Journals@Classics-l: digital vs. print and open vs. not

G. Rendell's Friday piece at Inside Higher Ed (Journal Boxes) has touched off a couple of interesting threads at classics-l:

Unfortunately, the discussion has almost immediately got itself wrapped around an axle of conflation. Pacem the subject line, there are two axes of interest here, not one:
  1. Print vs. digital (delivery format)
  2. Open access vs. subscription-based services (licensing and distribution policy)
When these two axes get conflated, we immediately see (as here) a boiling over of the ire of non-affiliated scholars (and those affiliated with financially challenged institutions) who feel locked out of access to important (digital) journals they feel they'd be able to get access to if those journals were in print. This is often painted as a reason why journals should not "go digital" when in fact it's simply evidence of bad (or indifferent) decision making when it comes to publication models.

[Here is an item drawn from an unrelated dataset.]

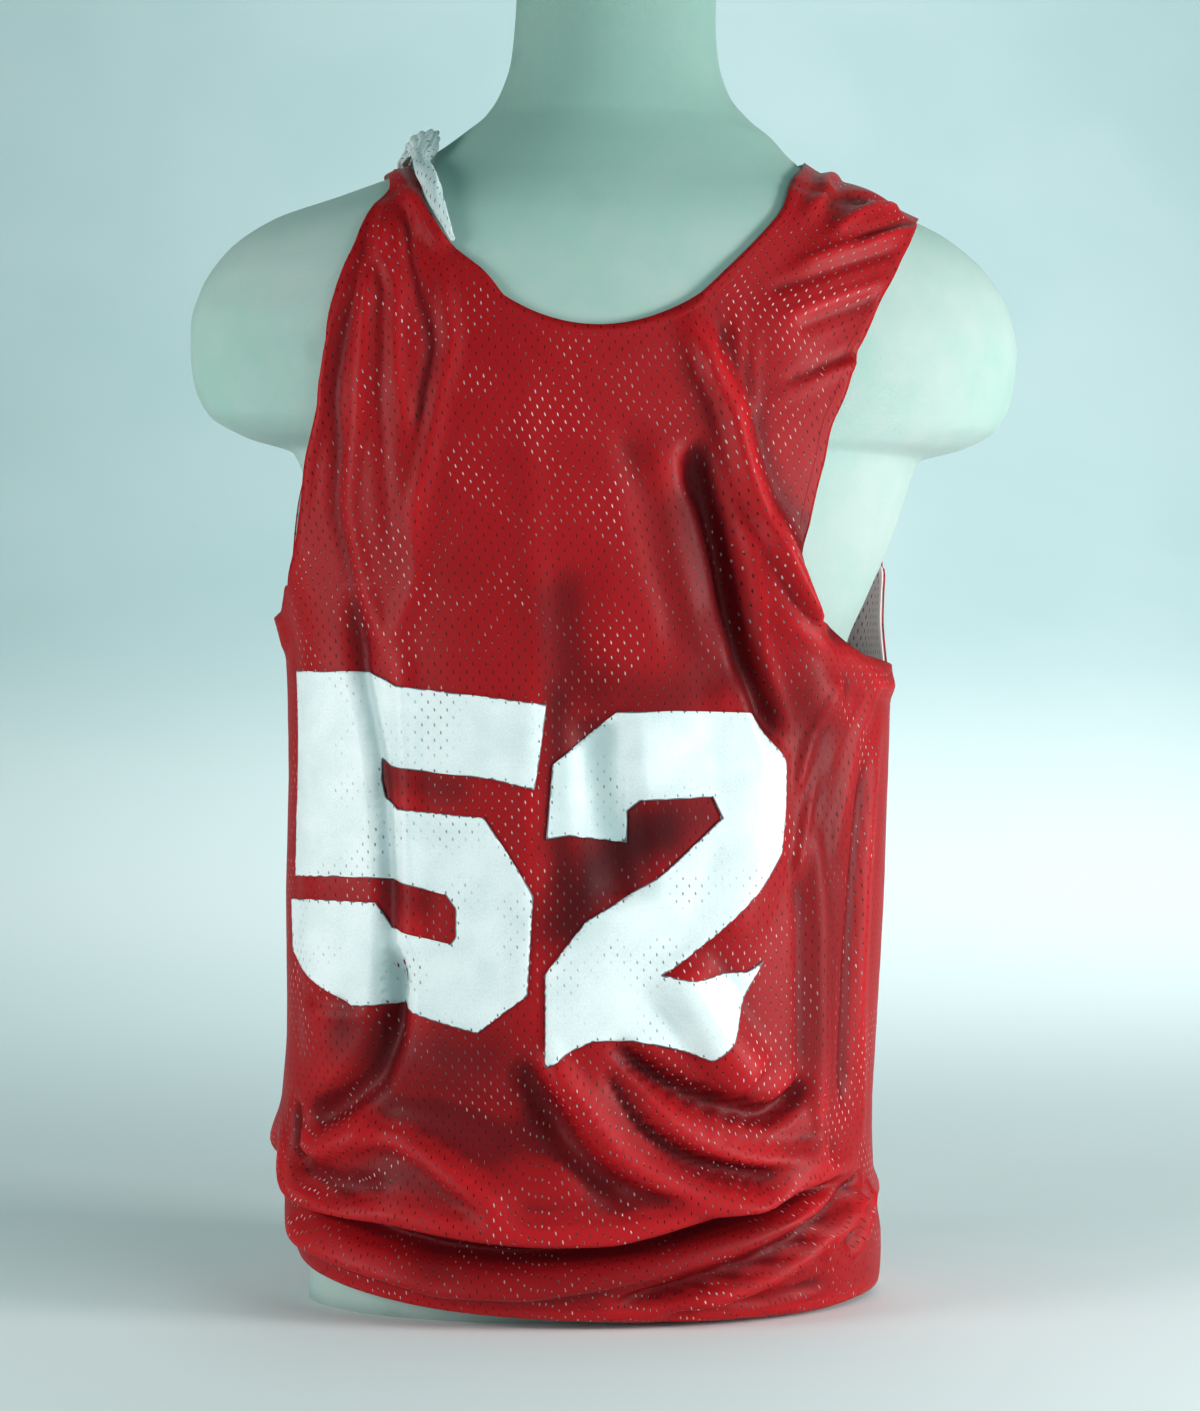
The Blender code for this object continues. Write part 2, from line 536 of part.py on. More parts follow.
def build_strap_roll(name, finish):
    """The lining rolled outwards beside the neck: an open sleeve that swells over the shoulder and tapers."""
    rings = np.array(STRAP_ROLL, float)
    knots = np.arange(len(rings))
    at = np.linspace(0, len(rings) - 1, ROLL_STEPS * (len(rings) - 1) + 1)
    angle = smooth(knots, rings[:, 0], at)
    height, across, out, lift = (smooth(knots, rings[:, k], at)[:, None] * MM for k in range(1, 5))
    height = height[:, 0]
    edge, up = on_ring(angle, height), outward(angle, height)
    along = np.gradient(edge, axis=0)
    side = np.cross(along, up)
    side /= np.linalg.norm(side, axis=1, keepdims=True)
    centre = edge + side * (across + ROLL_GAP) + up * lift
    turn = np.linspace(0, 2 * np.pi, ROLL_SIDES + 1)
    wheel = (side * across)[:, None] * np.cos(turn)[:, None] + (up * out)[:, None] * np.sin(turn)[:, None]
    made = add_object(name, mesh_of_sleeve(name, centre[:, None] + wheel, capped=False), finish)
    wall = made.modifiers.new("Wall", "SOLIDIFY")
    wall.thickness = ROLL_WALL
    wall.offset = -1
    return made


def build_form(name, finish):
    """The dress form: a stack of sections with a flat base and a flat end to its neck."""
    angle = np.linspace(0, 360, FORM_SIDES + 1)
    height = np.array([ring.height for ring in FORM_RINGS]) * MM
    points = on_form(*np.meshgrid(angle, height))
    return add_object(name, mesh_of_sleeve(name, points, capped=True), finish)


def main():
    """Clears the scene and builds every piece."""
    for old in list(bpy.data.objects):
        bpy.data.objects.remove(old, do_unlink=True)
    red = material("red mesh", (0.42, 0.012, 0.018), 0.62)
    white = material("white mesh", (0.72, 0.78, 0.77), 0.66)
    skin = material("form cover", (0.38, 0.56, 0.48), 0.8)
    front_straps, back_straps = (FRONT_LEFT_STRAP, FRONT_RIGHT_STRAP), (BACK_LEFT_STRAP, BACK_RIGHT_STRAP)
    front = panel_layout(FRONT_BODY, FRONT_CHEST, *front_straps, FRONT_COLUMNS, NECK_DIP)
    back = panel_layout(BACK_BODY, BACK_CHEST, *back_straps, BACK_COLUMNS, BACK_NECK_DIP)
    front = panel_points(front, ((88, -1), (90, -1), (-97, 1), (-90, 1)))
    back = panel_points(back, ((88, 1), (90, 1), (263, -1), (270, -1)))
    lining_depth = WALL + LAYER_GAP
    build_form("dress_form", skin)
    build_layer("front_panel", front, 0, WALL, red)
    build_layer("back_panel", back, 0, WALL, red)
    for side, columns in (("right", RIGHT_LINING_COLUMNS), ("left", LEFT_LINING_COLUMNS)):
        build_layer(f"back_lining_{side}", back, lining_depth, LINING_WALL, white, LINING_ROWS, columns)
    build_strap_roll("strap_lining_roll", white)


main()
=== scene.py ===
"""Looks for a reversible mesh basketball jersey hung on a limbless dress form.

Metres, +Z up, the form faces -Y. A point of the cloth is named by an angle round the body, in degrees from the
front towards +X, and a height. The section tables turn that into a place, and the folds push it out or in.
"""

import logging
import math
from dataclasses import astuple, dataclass, field
from enum import Enum
from typing import Any, Callable, ClassVar, Optional, Sequence, Union

import bmesh
import bpy
import numpy as np
from mathutils import Matrix, Vector, kdtree, noise

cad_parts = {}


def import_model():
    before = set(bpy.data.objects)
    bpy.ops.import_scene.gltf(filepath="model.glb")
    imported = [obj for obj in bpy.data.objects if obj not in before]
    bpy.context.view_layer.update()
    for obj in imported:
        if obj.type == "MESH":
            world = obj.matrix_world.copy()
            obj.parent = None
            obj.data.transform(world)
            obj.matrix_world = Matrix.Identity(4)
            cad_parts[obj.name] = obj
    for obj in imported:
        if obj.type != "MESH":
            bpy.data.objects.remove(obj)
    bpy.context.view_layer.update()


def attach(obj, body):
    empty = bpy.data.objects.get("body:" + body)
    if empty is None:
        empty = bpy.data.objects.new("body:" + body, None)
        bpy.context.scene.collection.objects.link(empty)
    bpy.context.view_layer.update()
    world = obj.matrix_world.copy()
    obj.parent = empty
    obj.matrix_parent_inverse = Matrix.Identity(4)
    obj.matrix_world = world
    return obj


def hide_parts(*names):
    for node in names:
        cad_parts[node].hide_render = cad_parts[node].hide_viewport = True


MM = 0.001
WELD = 0.01 * MM
RIPPLES = ((28, 1.0), (75, 0.5))  # how often, for each metre, and how strong
LOG = logging.getLogger("jersey")
Array, Mesh = np.ndarray, bmesh.types.BMesh
Material, Piece, Socket = bpy.types.Material, bpy.types.Object, bpy.types.NodeSocket
Mark = tuple[float, float]
Path = tuple[Mark, ...]
Point = Colour = Cloud = tuple[float, float, float]  # a cloud is soft noise: size in metres, detail and seed


def srgb(red: float, green: float, blue: float) -> Colour:
    """Linear colour of a display colour given as 0 to 255."""
    parts = [value / 255 for value in (red, green, blue)]
    return tuple(p / 12.92 if p <= 0.04045 else ((p + 0.055) / 1.055) ** 2.4 for p in parts)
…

Proponents of open access should be at pains to point out this difference, lest their baby get thrown out with the bathwater. Editors of fee-and-subscription-based journals should be prepared to explain and revise their licensing and access policies to address the legitimate concerns of scholars in the long tail outside the wealthy-tier institutions.

Aside: it's irritating that the UKY listserv software breaks topic threads on a month transition. Somebody should complain.